[llvm-dev] Fixed Point Support in LLVM

John McCall via llvm-dev llvm-dev at lists.llvm.org
Tue Aug 21 21:37:37 PDT 2018


> On Aug 21, 2018, at 11:12 PM, Philip Reames <listmail at philipreames.com> wrote:
> 
> I would strongly advise getting to a working end to end implementation  - ideally entirely upstream - before proposing any new types if you can.  I disagree with John about the impact of a new type, not so much from a LOC perspective, but from a review burden/conceptual burden perspective.

On the "conceptual burden" point, can you elaborate on why you think you'd be
forced to think about fixed-point types if they were added to IR?

There are a number of things in the current design of IR that are real burdens
because you have to remember them every time you work with certain operations,
like how a load can be volatile or atomic.  But those are flaws in the design of those
operations — they should really be different instructions — rather than inherent
problems that would have to be duplicated for any new feature.  I imagine fixed-point
types would have their own set of operations, like floating-point types do, as opposed
to (say) overloading the existing add, mul, icmp, etc. instructions.

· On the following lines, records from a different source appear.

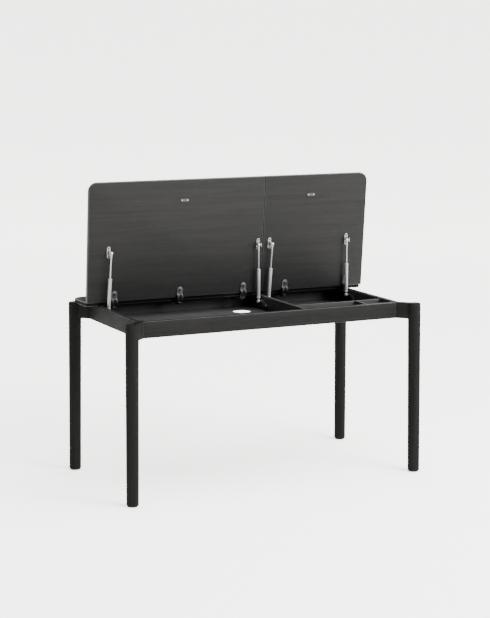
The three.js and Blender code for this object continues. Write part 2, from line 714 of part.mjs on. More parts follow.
// ---- Assembly ----
function lid({ name, span, hinges, walls, latchX }) {
  const leaf = new THREE.Group();
  leaf.position.set(0, LID_REAR_Y, TOP_Z);
  leaf.rotation.x = -LID_OPEN_ANGLE;
  leaf.add(piece(`${name}_lid`, lidPanel(...span), blackWood));
  hinges.forEach((x, i) => {
    leaf.add(piece(`${name}_hinge_leaf_${i + 1}`, hingeLeaf(x), darkSteel));
  });
  walls.forEach(({ label, wallX, side }) => {
    const made = lidBracket(side, eyeShiftOnClosing(wallX, side));
    const bracket = piece(`${name}_${label}_strut_lid_bracket`, made, steel);
    const x = wallX - side * (FOOT_STANDOFF + STRUT_LEAN_IN);
    bracket.position.set(x, -LID_PIVOT_DISTANCE, -LID_THICKNESS - LID_PIVOT_DROP);
    leaf.add(bracket);
  });
  leaf.add(piece(`${name}_strike_plate`, strikePlate(latchX), blackPlastic));
  return leaf;
}

function desk() {
  const whole = new THREE.Group();
  CORNERS.forEach((corner) => whole.add(legSet(corner)));
  whole.add(rails(), bays(), rearStrip());
  const leftEnd = LID_SEAM_X - LID_GAP / 2;
  const rightStart = LID_SEAM_X + LID_GAP / 2;
  const leftHinge = LEFT_HINGE_FROM_END - TOP_X;
  const seamHinge = LID_SEAM_X - LEFT_HINGE_FROM_SEAM;
  // The last hinge stands beside the right rail, which its leaf just clears.
  const railHinge = INNER_X - LEAF_RAIL_CLEARANCE - LEAF_WIDTH / 2;
  const lids = [
    {
      name: "left",
      span: [-TOP_X, leftEnd, -1],
      hinges: [leftHinge, (leftHinge + seamHinge) / 2, seamHinge],
      walls: [
        { label: "outer", wallX: -INNER_X, side: -1 },
        { label: "inner", wallX: PARTITION_LEFT, side: 1 },
      ],
      latchX: LID_SEAM_X - LEFT_LATCH_FROM_SEAM,
    },
    {
      name: "right",
      span: [rightStart, TOP_X, 1],
      hinges: [LID_SEAM_X + RIGHT_HINGE_FROM_SEAM, railHinge],
      walls: [
        { label: "inner", wallX: PARTITION_RIGHT, side: -1 },
        { label: "outer", wallX: INNER_X, side: 1 },
      ],
      latchX: LID_SEAM_X + RIGHT_LATCH_FROM_SEAM,
    },
  ];
  for (const flap of lids) {
    const { name, hinges, walls, latchX } = flap;
    whole.add(lid(flap), latch(name, latchX));
    walls.forEach(({ label, wallX, side }) => {
      whole.add(strut(`${name}_${label}_strut`, wallX, side));
    });
    hinges.forEach((x, i) => {
      const base = piece(`${name}_hinge_arm_${i + 1}`, hingeBase(x), darkSteel);
      base.position.set(0, LID_REAR_Y, TOP_Z);
      whole.add(base);
    });
  }
  return whole;
}

export default desk();
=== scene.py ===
"""Looks of a black lift-top writing desk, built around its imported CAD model.

Each piece of the desk is an eased, dressed copy of its CAD node or a detail set on one. Sizes
are in metres. X runs along the desk, -Y is the user's side and Z is up. The lids are open.
"""

import json
import logging
import math
from dataclasses import dataclass, field
from enum import Enum
from functools import lru_cache
from typing import Callable, Iterable, Sequence

import bmesh
import bpy
from mathutils import Matrix, Vector


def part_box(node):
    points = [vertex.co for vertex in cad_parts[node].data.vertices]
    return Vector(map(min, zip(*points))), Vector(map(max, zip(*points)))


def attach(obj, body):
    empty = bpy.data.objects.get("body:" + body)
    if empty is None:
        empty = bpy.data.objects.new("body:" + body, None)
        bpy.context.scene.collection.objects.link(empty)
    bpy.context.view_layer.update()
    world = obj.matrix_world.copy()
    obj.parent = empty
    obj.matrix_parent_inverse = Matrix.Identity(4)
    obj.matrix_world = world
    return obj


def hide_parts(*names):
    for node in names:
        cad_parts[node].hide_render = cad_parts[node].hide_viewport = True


LOG = logging.getLogger("desk")

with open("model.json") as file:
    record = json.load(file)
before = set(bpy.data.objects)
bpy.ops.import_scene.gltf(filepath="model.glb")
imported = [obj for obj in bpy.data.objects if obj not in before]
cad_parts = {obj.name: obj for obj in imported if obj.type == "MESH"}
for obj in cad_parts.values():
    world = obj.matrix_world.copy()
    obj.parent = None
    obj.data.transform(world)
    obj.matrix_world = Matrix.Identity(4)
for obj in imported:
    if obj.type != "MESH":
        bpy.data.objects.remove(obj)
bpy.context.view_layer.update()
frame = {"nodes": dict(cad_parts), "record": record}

MM = 0.001
LID_OPEN = math.radians(85)

BODY_OF = {
    node: body
    for body, nodes in frame["record"]["behaviour"]["bodies"].items()
    for node in nodes
}
JOINTS = {joint["name"]: joint for joint in frame["record"]["behaviour"]["joints"]}


class Grain(Enum):
    """The way that the wood's fibres run in a board; the value squeezes the pattern along it."""

    ALONG_DESK = (0.035, 1.0, 1.0)
    FRONT_TO_BACK = (1.0, 0.035, 1.0)
    UPRIGHT = (1.0, 1.0, 0.035)


class Drive(Enum):
    """The recess in a screw's head."""

    CROSS = "cross"
    HEX = "hex"


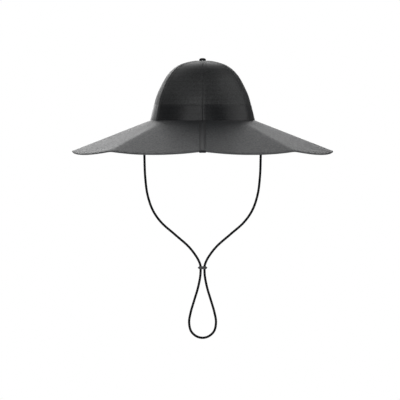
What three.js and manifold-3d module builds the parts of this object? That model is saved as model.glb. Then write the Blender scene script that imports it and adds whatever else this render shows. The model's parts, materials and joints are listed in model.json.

> Starting with something which works (say integers), implementing some of the basic missing optimizations, and having a working end-to-end system before proposing any major IR extensions is strongly advised.

In my experience, that's not a good approach to designing an IR.  Pretty much
any representation can be made to work with enough hacks in the right places.
And nobody wants to rewrite a working end-to-end system; you just keep extending
the hacks.

> 
> OT: I noticed saturation coming up a couple of times.  For integers, we handle saturation by using a op.with.overflow/select idiom.  Does the same basic notion work for the fixed point operations?   If it does, that reduces the number of required operations by half.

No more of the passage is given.